The axial sculpture features numerous unequal, strong, harsh, flexuous lines of growth, with occasional lines that are stronger than the rest. The spiral sculpture displays two keels: the upper and stronger keel is slightly above the middle of the whorls, sharply pinched out but with a rounded edge. There is a drooping, straight-lined shoulder above, and the whorl is somewhat contracted below it, giving it considerable prominence.

The lower keel is a rounded, rather prominent thread that stands out due to the contraction of the whorl below it into the suture. Between these two keels, roughly in the middle, lies a thread more pronounced than the others. Coarse, unequal, and interrupted threads closely cover the entire surface. Two or three of these threads, in line with the sinus on the shoulder between the upper keel and the suture, are somewhat stronger, more regular, and swollen than the rest. The surface is almost free of spiral threads just below this point, where the lines marking the lower edge of the sinus run.

The shell is porcellanous white. The epidermis is extremely thin, smooth, and pale yellowish.

The spire is high, narrow, and subscalar. The apex consists of 1¼ embryonic whorls, which are globose, smooth, and slightly obliquely pressed down on one side at the extreme point. The 7½ whorls are narrow and angulated, with a straight, drooping shoulder below the suture, slightly concave between the keels, and contracted into the lower suture. The base is conical and projects on the right side into a long, narrow, somewhat twisted snout. The suture is a fine, sharp, deeply impressed line.
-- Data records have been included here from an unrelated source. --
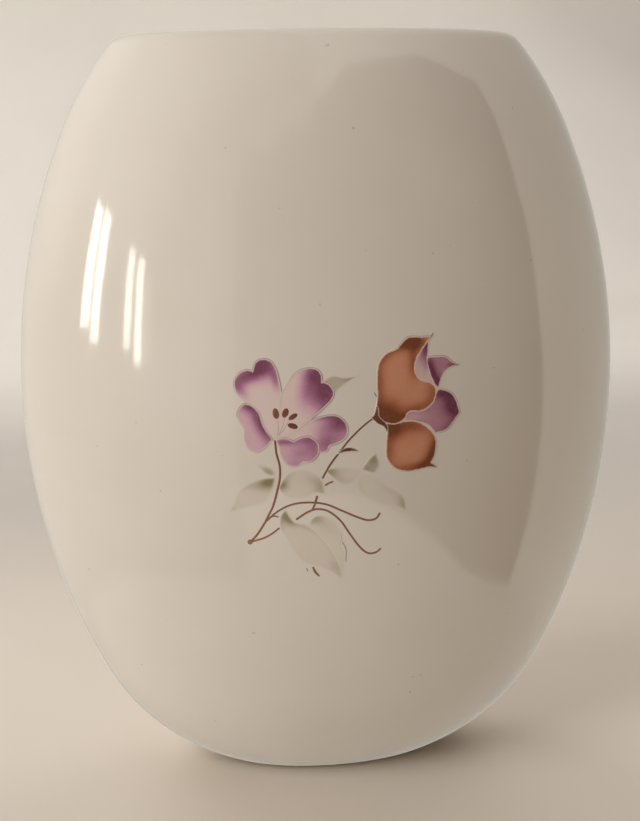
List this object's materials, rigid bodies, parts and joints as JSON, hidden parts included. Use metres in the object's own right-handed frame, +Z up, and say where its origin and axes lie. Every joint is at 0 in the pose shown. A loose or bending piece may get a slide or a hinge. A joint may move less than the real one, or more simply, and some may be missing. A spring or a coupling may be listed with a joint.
{
  "type": "flower vase",
  "caption": "Oval porcelain flower vase with a barrel side, a narrow foot, an open mouth with a rolled shoulder, and a fired floral transfer on the front.",
  "frame": {"origin": "on the floor at the middle of the foot", "axes": "+Z up through the mouth, X along the long side of the oval, the flower transfer faces -Y"},
  "size_m": [0.197, 0.1142, 0.24],
  "materials": {
    "porcelain": "glossy ivory-white glaze over slip-cast porcelain, foot ring left dry and matt",
    "lilac_colour": "fired overglaze colour, purple at the tips fading to pale pink",
    "violet_colour": "fired overglaze colour, violet",
    "russet_colour": "fired overglaze colour, russet brown shading darker at the edges",
    "brown_colour": "fired overglaze colour, dark brown",
    "stem_colour": "fired overglaze line, red-brown",
    "leaf_colour": "soft airbrushed fired colour, grey-green fading into the glaze"
  },
  "bodies": {
    "root": {"vase_body": "porcelain", "petal_upper_left": "lilac_colour", "petal_upper_right": "lilac_colour", "petal_lower_left": "lilac_colour", "petal_lower_right": "lilac_colour", "petal_bottom": "lilac_colour", "stamens": "brown_colour", "leaflet": "leaf_colour", "bud_upper_petal": "russet_colour", "bud_lower_petal": "russet_colour", "bud_calyx": "brown_colour", "bud_violet_sliver": "violet_colour", "bud_violet_curl": "violet_colour", "bud_violet_lower": "violet_colour", "leaf_left": "leaf_colour", "leaf_left_small": "leaf_colour", "leaf_centre": "leaf_colour", "leaf_right": "leaf_colour", "leaf_right_small": "leaf_colour", "leaf_right_long": "leaf_colour", "leaf_low_front": "leaf_colour", "leaf_low_back": "leaf_colour", "stem_left": "stem_colour", "stem_right": "stem_colour", "sepal": "brown_colour", "tendril_high": "stem_colour", "tendril_low": "stem_colour"}
  },
  "joints": []
}
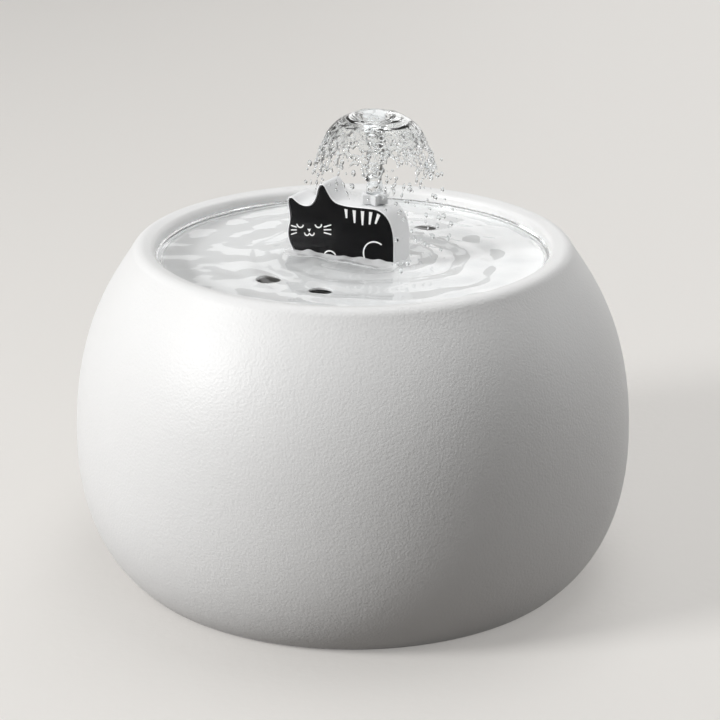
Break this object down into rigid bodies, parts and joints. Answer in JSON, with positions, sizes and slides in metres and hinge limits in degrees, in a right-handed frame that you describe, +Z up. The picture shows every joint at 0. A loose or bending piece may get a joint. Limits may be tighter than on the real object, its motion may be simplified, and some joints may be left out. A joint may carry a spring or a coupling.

The aperture is club-shaped, being oval above with a sharp angulation at the upper point, and prolonged into a long, relatively narrow, but slightly widening siphonal canal, which is open due to the oblique cutting away of the columellar lip. The outer lip is thin, sharp, and patulous, with a slight contraction at the edge of the siphonal canal. It leaves the body nearly at a right angle and advances with a very slight convexity to the keel. Above the keel lies a deep, thin-lipped, U-shaped sinus, whose lower margin is parallel to, but slightly above, the conical thread.

From the keel, the lip's edge is first convex and then slightly receding at the front, while on the side, it is first convex and then concave to the point of the snout, where it becomes very straight. The columellar lip has a thin, porcellaneous glaze that spreads slightly on the body, from which the spirals are cut somewhat away. The lip is slightly concave above, then straight, and early and obliquely cut away at the front of the columella, where it is slightly prominent, finally running out to the point of the snout as a thin edge bordering the siphonal canal.

==Distribution==
This species is found in the Southern Indian Ocean between Kerguelen and Heard Island.